Pore structure effects on the water retention behaviour of a compacted silty sand soil subjected to drying-wetting cycles

Abstract

Most of the previous studies on the effects of pore structure on soil water retention behaviour are limited to a single drying and wetting cycle. This study evaluated the effects of pore structure on water retention behaviour for specimens prepared at different pore structures of similar density, subjected to drying-wetting cycles. Specimens were compacted at two density states equivalent to loosely compacted fill slopes (80% relative compaction, e = 0.78), and densely compacted slopes or subgrade compaction specifications (95% relative compaction, e = 0.50) at different water contents on the wet side (20%) and dry side (10%) of the optimum water content. The results show that loosely compacted specimens prepared on the wet side have a lower water retention ability due to the larger formed macropores.
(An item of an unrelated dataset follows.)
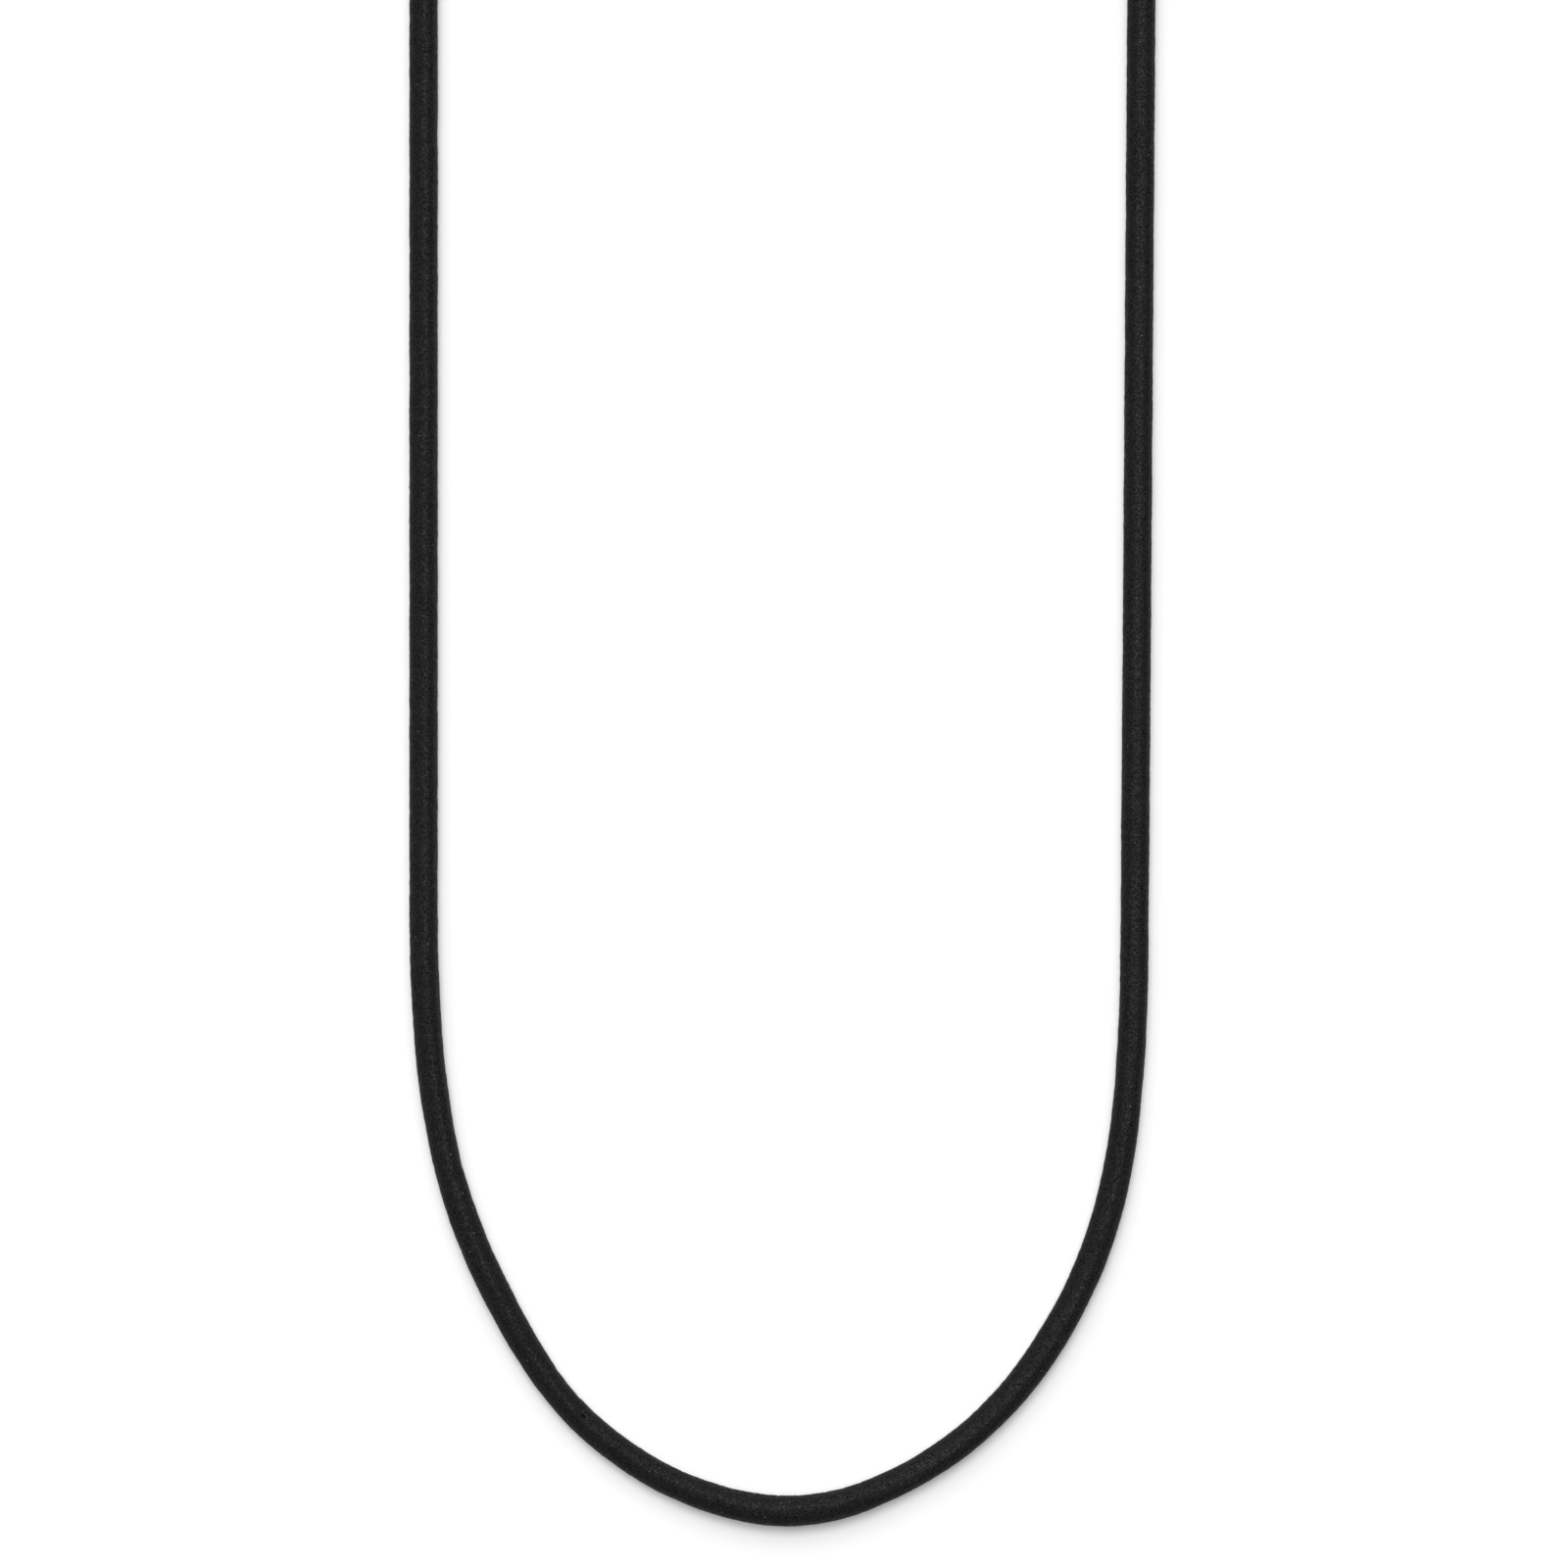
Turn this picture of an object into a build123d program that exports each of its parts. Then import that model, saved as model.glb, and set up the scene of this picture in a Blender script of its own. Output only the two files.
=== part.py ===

They also show a significantly higher degree of hysteresis which decreases with drying and wetting cycles. For loosely compacted specimens, there is a higher increase in water retention ability with cycles for specimens prepared on the dry side, due to more drying and wetting-induced pore evolution and volumetric changes. Increasing compaction density results in a higher water retention ability but reduces the number of cycles needed to achieve water retention equilibrium with drying-wetting cycles, subsequently behaving as scanning curves. This is attributed to the less pore evolution and smaller volumetric strain at lower void ratios. Pore structure effects on water retention behaviour subjected to drying-wetting cycles should be considered in civil engineering designs for earth structures, such as loosely compacted fill materials.